Dans cette affiche électorale d'un obscur parti récemment agréé, comme dans la campagne électorale, la présence des femmes reste très discrète. A l'intérieur du pays, dans les villes petites et moyennes, elle est totalement inexistante. A peine des ombres sur des affichettes conçues d'abord pour mettre en relief le «chef», le «tête de liste», celui autour duquel tout se joue.

Les portraits des autres colistiers sont eux aussi littéralement écrasés par celui du «leader» qui est, lui, bien mis en évidence. En fait, on ne voit que «sa tête». Les calendriers, les posters, les stylos distribués aux gamins en marge des rencontres de proximité, les autocollants, sont tous à son effigie. Quand un cortège de véhicules de ses partisans sillonne la ville, on ne voit que ses photos.

Sur cette liste, le «tête de liste» est en fait le seul à avoir une vraie ambition d'être élu député. Les choses ont été entendues dès le premier jour : il sera tête de liste, les autres l'accompagneront pour se conformer à la loi. Les autres candidats sont là par amitié, par nécessité, pour payer une dette, ou pour rendre service. L'un d'eux avoue qu'il est là pour apprendre : dans cinq ans, il sera peut-être lui-même candidat et tête de liste.

Pour l'heure, sûr de lui, le verbe haut, l'air décidé, le candidat, le vrai, toise les passants du haut d'une quarantaine arrogante et d'une chemise trop serrée. Il a une fortune personnelle appréciable, c'est lui qui finance la campagne, ce qui lui donne le droit de parler politique. La liste a été conçue autour de lui. Par lui. Pour lui.

Il étale ses certitudes et ses ambitions, et jure que, contrairement aux autres candidats, lui ne veut pas être député pour s'enrichir, mais pour servir la ville et le pays. L'indemnité de député, il n'en n'a pas besoin, dit-il.
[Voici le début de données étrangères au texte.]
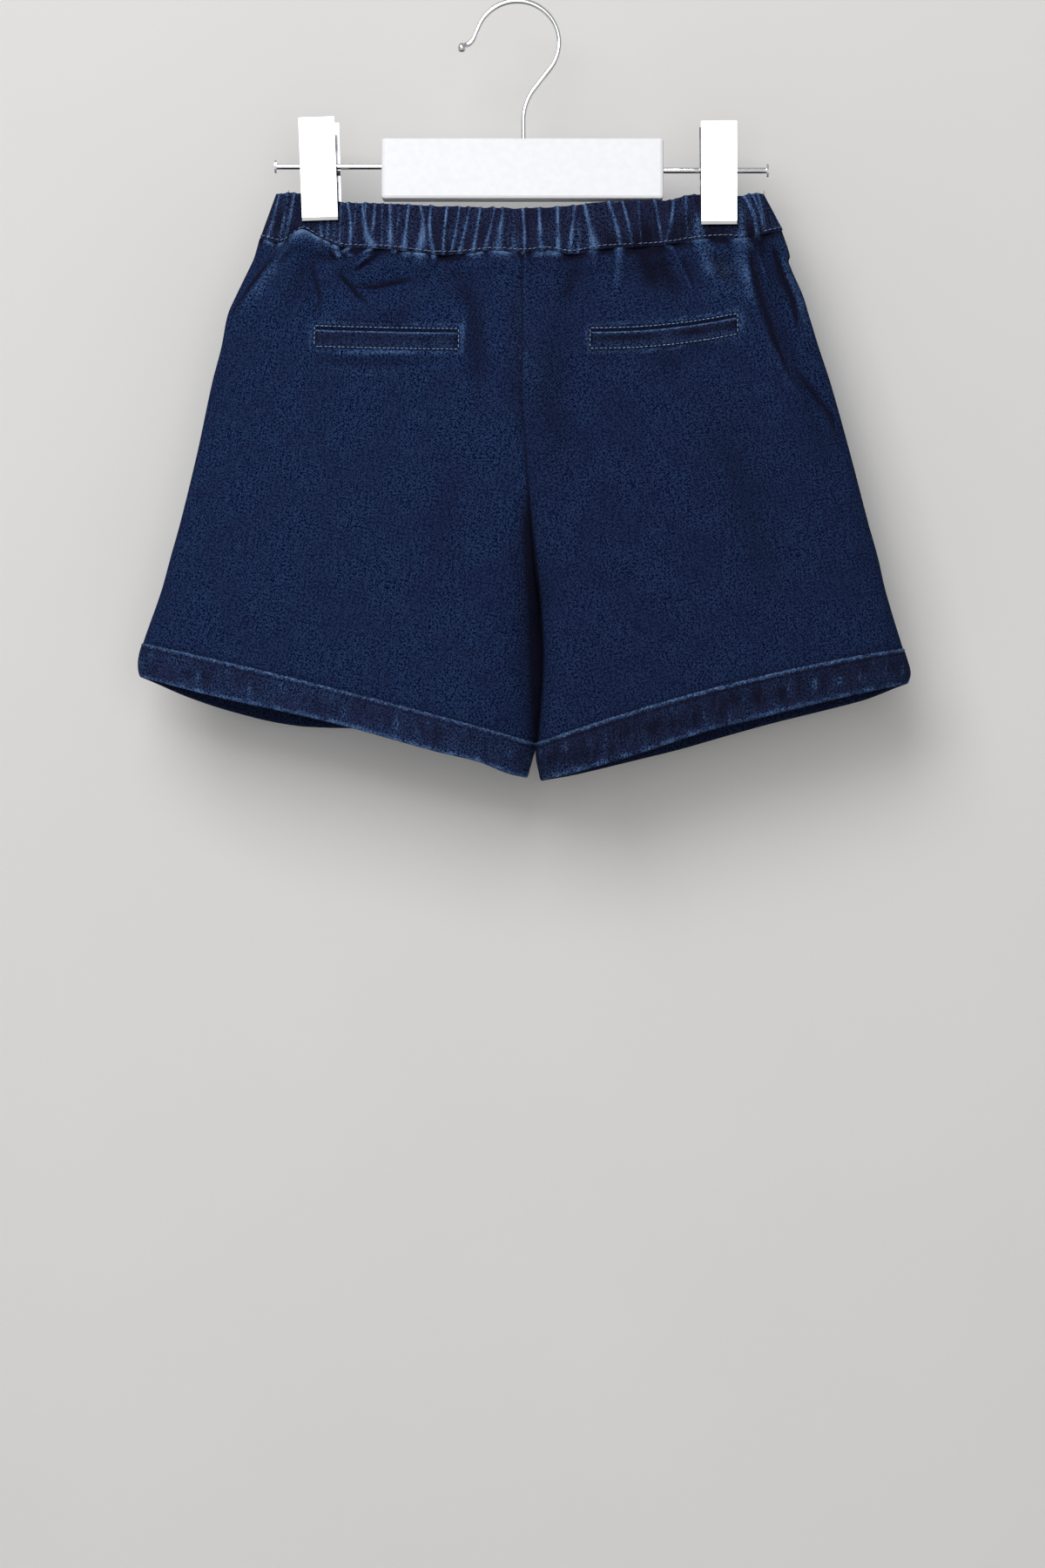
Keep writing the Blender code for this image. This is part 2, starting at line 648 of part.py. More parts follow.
def hook_path():
    """The hook's centre line from its stem in the block, round the bend, to the turned-out tip."""
    centre_z = WIRE_R - HOOK_BEND_R
    leave, arrive, tip_turn = (math.radians(v) for v in (HOOK_LEAVES, HOOK_ARRIVES, HOOK_TIP_TURN))
    end_x, end_z = HOOK_BEND_R * math.cos(leave), centre_z + HOOK_BEND_R * math.sin(leave)
    run = (end_x - HOOK_STEM_X - HOOK_NECK_R * (1 - math.cos(leave))) / -math.sin(leave)
    stem_top = end_z - math.cos(leave) * run + HOOK_NECK_R * math.sin(leave)
    path = [(HOOK_STEM_X, BLOCK_TOP_Z - STEM_SEAT), (HOOK_STEM_X, BLOCK_TOP_Z)]
    for i in range(8):
        a = -leave * i / 7
        path.append((HOOK_STEM_X + HOOK_NECK_R * (1 - math.cos(a)), stem_top + HOOK_NECK_R * math.sin(a)))
    steps = 26
    for i in range(steps + 1):
        a = mix(leave, arrive, i / steps)
        path.append((HOOK_BEND_R * math.cos(a), centre_z + HOOK_BEND_R * math.sin(a)))
    # A short straight run leaves the bend, turns out and ends at the ball.
    heading = arrive + math.pi / 2
    x, z = path[-1]
    for turn, step in [(0.0, HOOK_TIP_RUN)] + [(-tip_turn / 4, 1.2)] * 4 + [(0.0, 2.0)]:
        heading += turn
        x, z = x + step * math.cos(heading), z + step * math.sin(heading)
        path.append((x, z))
    return path


def make_hook(look):
    path = hook_path()
    radii = [WIRE_R] * len(path)
    (x0, z0), (x1, z1) = path[-2:]
    long = math.hypot(x1 - x0, z1 - z0)
    way_x, way_z = (x1 - x0) / long, (z1 - z0) / long
    steps = 7
    start = math.pi - math.asin(WIRE_R / HOOK_BALL_R)
    for i in range(1, steps):
        angle = mix(start, 0.25, i / (steps - 1))
        ahead = HOOK_BALL_R * (math.cos(angle) - math.cos(start))
        path.append((x1 + way_x * ahead, z1 + way_z * ahead))
        radii.append(HOOK_BALL_R * math.sin(angle))
    return swept("hanger_hook", path, radii, look)


def sleeve(profile, place, sides=14):
    """The points and faces of a ring about X, from a closed profile of (x, radius) pairs."""
    points, faces = [], []
    for x, r in profile:
        for k in range(sides):
            turn = 2 * math.pi * k / sides
            ring = Vector((x, r * math.cos(turn), r * math.sin(turn)))
            points.append((Vector(place) + ring) * MM)
    count = len(profile)
    for i in range(count):
        for k in range(sides):
            a, b = i * sides + k, i * sides + (k + 1) % sides
            c, d = (i + 1) % count * sides + k, (i + 1) % count * sides + (k + 1) % sides
            faces.append((a, b, d, c))
    return points, faces


def make_rod(word, way, rod_z, outer_end, look, sides=12):
    """A steel rod with a small head at its outer end."""
    inner_end = CENTRE_X + way * (BLOCK_LONG / 2 - ROD_SEAT)
    stations = (
        (inner_end, ROD_R),
        (outer_end - way * ROD_HEAD_LONG, ROD_R),
        (outer_end - way * ROD_HEAD_LONG, ROD_HEAD_R),
        (outer_end - way * 0.3, ROD_HEAD_R),
        (outer_end, ROD_HEAD_R - 0.5),
    )
    points, faces = [], []
    for x, r in stations:
        for k in range(sides):
            turn = 2 * math.pi * k / sides
            points.append(Vector((x, r * math.cos(turn), rod_z + r * math.sin(turn))) * MM)
    for i in range(len(stations) - 1):
        for k in range(sides):
            a, b = i * sides + k, i * sides + (k + 1) % sides
            faces.append((a, b, b + sides, a + sides))
    faces.append(tuple(range(sides)))
    faces.append(tuple((len(stations) - 1) * sides + k for k in range(sides)))
    return object_from_faces(f"rod_{word}", points, faces, look, 35)


def cutter_bar(name, start, end, radius, sides=12):
    """A hidden round bar from start to end, in millimetres, for a Boolean to cut with."""
    start, end = Vector(start), Vector(end)
    mesh = bpy.data.meshes.new(name)
    shape = bmesh.new()
    length = (end - start).length * MM
    bmesh.ops.create_cone(
        shape, cap_ends=True, segments=sides, radius1=radius * MM, radius2=radius * MM, depth=length
    )
    turn = (end - start).to_track_quat("Z", "Y").to_matrix().to_4x4()
    bmesh.ops.transform(shape, matrix=Matrix.Translation((start + end) / 2 * MM) @ turn, verts=shape.verts)
    shape.to_mesh(mesh)
    shape.free()
    made = bpy.data.objects.new(name, mesh)
    bpy.context.scene.collection.objects.link(made)
    made.hide_render = True
    made.display_type = "WIRE"
    return made


def cut(target, cutter, operation="DIFFERENCE"):
    step = target.modifiers.new(cutter.name, "BOOLEAN")
    step.operation = operation
    step.object = cutter
    step.solver = "EXACT"


def make_block(look):
    """The hanger's painted wooden block, with a blind hole for the stem and for each rod."""
    mesh = bpy.data.meshes.new("hanger_block")
    shape = bmesh.new()
    bmesh.ops.create_cube(shape, size=1.0)
    bmesh.ops.scale(shape, vec=Vector((BLOCK_LONG, BLOCK_DEEP, BLOCK_TALL)) * MM, verts=shape.verts)
    bmesh.ops.bevel(
        shape, geom=shape.edges[:], offset=BLOCK_EDGE_R * MM, segments=2, affect="EDGES", profile=0.5
    )
    shape.to_mesh(mesh)
    shape.free()
    mesh.shade_smooth()
    mesh.set_sharp_from_angle(angle=math.radians(50))
    block = add_object("hanger_block", mesh, look)
    block.location = Vector((CENTRE_X, 0, BLOCK_TOP_Z - BLOCK_TALL / 2)) * MM
    bottom = BLOCK_TOP_Z - STEM_SEAT - SEAM_GAP
    low, high = (HOOK_STEM_X, 0, bottom), (HOOK_STEM_X, 0, BLOCK_TOP_Z + 5)
    cut(block, cutter_bar("stem_hole", low, high, WIRE_R + SEAM_GAP))
    for word, way, rod_z, _ in RODS:
        face = CENTRE_X + way * BLOCK_LONG / 2
        start = (face - way * (ROD_SEAT + SEAM_GAP), 0, rod_z)
        cut(block, cutter_bar(f"rod_hole_{word}", start, (face + way * 5, 0, rod_z), ROD_R + SEAM_GAP))
    return block


def clip_profile():
    """The side view of a clip's plate, (y, z) from the rod: a flat face with a lip that turns in to the jaw."""
    foot = -CLIP_DOWN
    return (
        (-CLIP_TOP_Y, CLIP_UP),
        (-CLIP_FOOT_Y, foot + 2.6),
        (-CLIP_FOOT_Y + 0.7, foot + 0.8),
        (-JAW_Y, foot),
        (-JAW_Y, foot + CLIP_SHEET),
        (-CLIP_FOOT_Y + 1.5, foot + 1.8),
        (-CLIP_FOOT_Y + CLIP_SHEET, foot + 2.9),
        (-CLIP_TOP_Y + CLIP_SHEET, CLIP_UP),
    )


def extruded_x(name, profile, x0, x1):
    """A solid with a (y, z) outline, from x0 to x1, in millimetres round its own origin."""
    mesh = bpy.data.meshes.new(name)
    shape = bmesh.new()
    low = [shape.verts.new(Vector((x0, y, z)) * MM) for y, z in profile]
    high = [shape.verts.new(Vector((x1, y, z)) * MM) for y, z in profile]
    count = len(profile)
    for i in range(count):
        k = (i + 1) % count
        shape.faces.new((low[i], low[k], high[k], high[i]))
    shape.faces.new(low)
    shape.faces.new(reversed(high))
    bmesh.ops.recalc_face_normals(shape, faces=shape.faces)
    shape.to_mesh(mesh)
    shape.free()
    return mesh


def make_clip_plate(name, place, lean, face, ear_x, shift, look):
    """One plate of a clip, with two ears that ride on the rod. face is -1 towards the viewer."""
    profile = [(-face * y, z) for y, z in clip_profile()]
    if face > 0:
        profile.reverse()
    half = CLIP_WIDE / 2
    plate = add_object(name, extruded_x(name, profile, shift - half, shift + half), look)
    plate.location = place
    plate.rotation_euler = (0, math.radians(lean), 0)
    wall_y = face * mix(CLIP_FOOT_Y, CLIP_TOP_Y, CLIP_DOWN / (CLIP_DOWN + CLIP_UP)) - face * CLIP_SHEET / 2
    ear = [(wall_y, -EAR_R), (wall_y, EAR_R)]
    ear += [
        (-face * EAR_R * math.sin(a), EAR_R * math.cos(a))
        for a in (math.pi * i / 6 for i in range(7))
    ]
    for way, word in ((-1, "a"), (1, "b")):
        x = way * ear_x
        lug = bpy.data.objects.new(f"{name}_ear_{word}", extruded_x(f"{name}_ear", ear, x - 0.5, x + 0.5))
        bpy.context.scene.collection.objects.link(lug)
        lug.location, lug.rotation_euler = plate.location, plate.rotation_euler
        lug.hide_render = True
        lug.display_type = "WIRE"
        cut(plate, lug, "UNION")
    across = (CLIP_WIDE / 2 + 6) * Vector((1, 0, 0))
    middle = Vector(place) / MM
    cut(plate, cutter_bar(f"{name}_bore", middle - across, middle + across, CLIP_HOLE_R, 14))
    return plate


def make_clip(word, x, rod_z, lean, shift, look):
    """Two sprung plates on the rod. The one towards the shorts' back carries the wider pair of ears."""
    place = Vector((x, 0, rod_z)) * MM
    make_clip_plate(f"clip_{word}_back_plate", place, lean, -1, 8.6, 0.0, look)
    make_clip_plate(f"clip_{word}_front_plate", place, lean, 1, 7.0, shift, look)
    inner_r = ROD_R + SEAM_GAP
    half = SPRING_LONG / 2
    profile = ((-half, inner_r), (-half, SPRING_R), (half, SPRING_R), (half, inner_r))
    points, faces = sleeve(profile, (x, 0, rod_z))
    return object_from_faces(f"clip_{word}_spring", points, faces, look, 35)


# ---------------------------------------------------------------- the whole part
def clear_scene():
    for old in list(bpy.data.objects):
        bpy.data.objects.remove(old, do_unlink=True)


def main():
    clear_scene()
    denim = material("indigo_denim", (0.02, 0.05, 0.14), 0.85)
    band = material("waistband_denim", (0.025, 0.055, 0.14), 0.85)
    paint = material("white_paint", (0.9, 0.91, 0.92), 0.35)
    chrome = material("chrome", (0.86, 0.87, 0.88), 0.12, 1.0)
    for face, word in ((-1, "back"), (1, "front")):
        for side, end in ((-1, "left"), (1, "right")):
            make_waistband(f"waistband_{word}_{end}", side, face, band)
            make_panel(f"{word}_{end}", side, face, denim)
    make_hem("hem_left", -1, denim)
    make_hem("hem_right", 1, denim)
    for side, pocket in zip((-1, 1), POCKETS):
        make_welt(f"welt_{pocket[0]}", side, pocket, band)
    make_block(paint)
    make_hook(chrome)
    for word, way, rod_z, outer_end in RODS:
        make_rod(word, way, rod_z, outer_end, chrome)
    for word, x, rod_z, lean, shift in CLIPS:
        make_clip(word, x, rod_z, lean, shift, chrome)


main()
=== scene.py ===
"""The looks of the denim shorts on their clip hanger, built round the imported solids.

Sizes are in millimetres and become metres when a mesh is made. +X is to the right of somebody who
looks at the back of the shorts, +Y goes away from them, and +Z is up. The cloth is described in the
garment's own frame: x from the centre back seam, y, and drop, which is the distance below the middle
of the waistband's top edge. Arrays of points have a row for each level and a column along the cloth.
"""

import math

import bpy
import numpy as np
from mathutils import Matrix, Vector


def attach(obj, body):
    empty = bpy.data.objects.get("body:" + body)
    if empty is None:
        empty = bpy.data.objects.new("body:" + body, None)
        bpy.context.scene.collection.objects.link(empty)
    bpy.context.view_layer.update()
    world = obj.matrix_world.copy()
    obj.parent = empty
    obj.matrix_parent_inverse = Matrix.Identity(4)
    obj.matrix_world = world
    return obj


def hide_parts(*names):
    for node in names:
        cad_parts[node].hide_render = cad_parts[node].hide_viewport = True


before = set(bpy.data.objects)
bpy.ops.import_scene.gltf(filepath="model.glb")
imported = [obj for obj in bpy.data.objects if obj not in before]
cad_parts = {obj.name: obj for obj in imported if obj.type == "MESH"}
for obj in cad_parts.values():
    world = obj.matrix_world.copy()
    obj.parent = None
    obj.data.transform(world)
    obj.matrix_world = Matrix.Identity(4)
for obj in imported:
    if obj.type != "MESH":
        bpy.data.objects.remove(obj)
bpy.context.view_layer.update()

MM = 0.001

# ---------------------------------------------------------------- hanger
WIRE_R = 1.5
HOOK_BEND_R = 24.0  # centre line of the hook's bend
HOOK_BALL_R = 2.6
HOOK_LEAVES, HOOK_ARRIVES = -38.0, 157.0  # angles of the bend's two ends, in degrees
HOOK_NECK_R, HOOK_STEM_X = 30.0, 3.5
HOOK_TIP_RUN, HOOK_TIP_TURN = 7.4, 38.0
BLOCK_TOP_Z = -78.3
STEM_SEAT = 12.0  # how far the stem goes into the block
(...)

Il la versera aux nécessiteux, ou à des associations. Peut-être au parti qui lui a fait confiance.

Les autres colistiers opinent. Ils ont un rôle à jouer, et ils le jouent pleinement. Ils racontent le succès de leur candidat. Dans tel douar, ils ont pu faire campagne avec l'appui du président d'APC. Dans tel autre, ils ont été accueillis par l'imam, et par des dizaines de jeunes qui se sont montrés enthousiastes. Ils parlent aussi de campagne de proximité. Ils ont des sympathisants partout, qui mènent un travail de fourmi. Ils sont persuadés qu'ils vont créer la surprise.

Ils adorent aussi raconter les malheurs de leurs concurrents. Tel candidat, qui pensait acheter les voix en distribuant argent et promesse, s'est fait jeter. Et tel baron local, très connu, sûr de lui, a été contraint de rebrousser chemin, tête basse, sous les huées des habitants de la ville voisine parce qu'il est honni ou parce que l'un de ses colistiers était indésirable.

Dans la même rue du centre de cette ville de l'Algérois, cinq candidats ont élu domicile dans un rayon de cent mètres. Tous veulent tirer profit du côté populaire du lieu. L'endroit est très fréquenté, et permet d'offrir cet air de fête qui doit entourer le quartier général d'un candidat aux législatives. Le pari est plutôt réussi, car l'animation donne l'illusion d'une grande affluence auprès des candidats.

Il suffit de traverser la rue pour se retrouver chez un autre candidat, au profil différent, mais où on retrouve les mêmes mots, les mêmes images, les mêmes gestes. Les permanences des candidats offrent d'ailleurs le même décor de type souk el-fellah: Beaucoup de drapeaux, des affiches, des animateurs de campagne qui ont déjà répété cent fois le même discours, avec les mêmes mots, répétant le même discours: donner leur chance aux jeunes, combattre la hogra, introduire la morale, porter haut la parole de cette région marginalisée et oubliée du pouvoir central.

A côté de ce mimétisme qui saute aux yeux, trois faits retiennent l'attention. On est face à une nouvelle génération de prétendants, avec une présence en force de candidats entre la quarantaine et la cinquantaine, signe que le renouvellement de génération est en train de se faire. Mais ce renouvellement n'améliore pas le contenu politique de la campagne, bien au contraire. Le discours politique est faible, à la limite de l'indigence. Enfin, Daho Ould Kablia peut se rassurer : une majorité écrasante de candidats, dits indépendants ou au sein des partis, se bousculent pour se placer au sein de la clientèle de l'administration.